Britta Kuhn
In Deutschland reden alle über Einwanderung. Aber welche ökonomischen Folgen hat Migration für die Herkunftsländer? Diese Frage beantworte ich in der März-Ausgabe der Zeitschrift WISU.[1]
Schwerpunkte von „Migration Economics“
Ökonomen haben bisher vor allem untersucht, wie mobile Menschen die Arbeitsmärkte der Einwanderungsländer verändern. Empirische Studien existieren insbesondere für die USA. Dies könnte daran liegen, dass die meisten Volkswirte, die auf Englisch publizieren, an US-Fakultäten forschen. Daneben spielen theoretische Wirkungsanalysen zu den Ziel- und Herkunftsländern eine große Rolle. Sie ergänzen die klassische Außenhandelstheorie. Beide Aspekte werde ich demnächst ausführlich in der Zeitschrift WiSt (Wirtschaftswissenschaftliches Studium) erörtern.[2] Die ökonomische Literatur zu den Auswanderungseffekten konzentriert sich dagegen hauptsächlich auf hochqualifizierte Migranten und Rücküberweisungen, mit denen Emigranten ihre heimischen Familien und Freunde unterstützen. Am Rande spielen institutionelle Verbesserungen eine Rolle.
Auswanderung I: Braindrain oder Braingain am Arbeitsmarkt?

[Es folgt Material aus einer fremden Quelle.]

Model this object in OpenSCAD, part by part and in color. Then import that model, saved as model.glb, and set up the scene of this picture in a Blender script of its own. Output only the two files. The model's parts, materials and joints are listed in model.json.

Nur eine Minderheit der Entwicklungsländer scheint von der Emigration Hochqualifizierter zu profitieren. Der Braindrain ist aber niedriger als früher angenommen. Denn einige Auswanderer kehren zurück oder begünstigen durch Direktinvestitionen bzw. intensiveren bilateralen Handel die Entwicklung ihres Herkunftslandes – Ökonomen sprechen von positiven Netzwerkexternalitäten. Daneben motiviert die Auswanderungsperspektive viele Menschen in armen Ländern dazu, verstärkt in ihr Humankapital zu investieren. Dennoch zeigen Beispiele wie der Exodus hochqualifizierter junger Arbeitskräfte aus Mittel-, Ost- und Südosteuropa: Kurzfristig leiden die Herkunftsländer stark.
Auswanderung II: Wirtschaftswachstum durch Rücküberweisungen?
Rücküberweisungen spielen eine umso größere Rolle, je ärmer und fragiler ein Land ist. Sie wuchsen stärker als die offizielle Entwicklungshilfe oder Direktinvestitionen. In Mittel-, Ost- und Südosteuropa linderten sie Wachstumseinbußen der Auswanderung. Ansonsten nützten sie eher den unmittelbaren Empfängern als der Gesamtwirtschaft.
Auswanderung III: Bessere Institutionen und weltweite Armutsbekämpfung?
Institutionen und Regierungsverhalten verbessern sich durch hochqualifizierte Auswanderer und Rückkehrer. Unsicher ist, ob Emigration die weltweiten Bevölkerungsprobleme bekämpfen kann. Aber selbst Spitzenökonomen glauben, dass Migration die globale Armut wesentlich besser lindern könnte als freier Welthandel. Diese Vermutung deckt sich allerdings kaum mit den Erkenntnissen der klassischen Außenhandelstheorie: In diesem Modellrahmen ist Migration höchstens nötig, wenn Güterhandel und ersatzweise Kapitalmobilität trotz aller Liberalisierungsmaßnahmen keine Allokationseffizienz erreichen können.
Fazit: Weitere gesellschaftliche Effekte der Migration beleuchten!
Migrationsökonomen blenden bisher oft aus, dass die Freizügigkeit von Menschen gesellschaftlich facettenreicher ist als die Mobilität von Gütern. Es ist aber ein Unterschied, ob ein T-Shirt von Vietnam nach Europa exportiert wird oder ob die vietnamesische Näherin mit ihrer Familie dorthin übersiedelt. Auch die ökonomischen Folgen der weltweit explodierenden Flucht vor Hunger, Krieg und Klimawandel sollten stärker erforscht werden. Diese moderne „Völkerwanderung“ erreicht die reichen OECD-Ländern schon deshalb nicht, weil nur eine kleine Minderheit der Migranten die Schlepper bezahlen und die beschwerliche Reise riskieren kann. Schließlich verdient der illegale Menschenhandel, der vor allem Frauen und Kinder betrifft, mehr wissenschaftliche Aufmerksamkeit.
Quellen:
[1] Britta Kuhn, „In der Diskussion: Ökonomische Effekte der Auswanderung“. WISU (Das Wirtschaftsstudium) 3/18, S. 286-288.
[2] Geplante Titel: „Internationale Migration: Theoretische Gründe und Folgen“ sowie „Einwanderung: Empirische Effekte internationaler Migration“.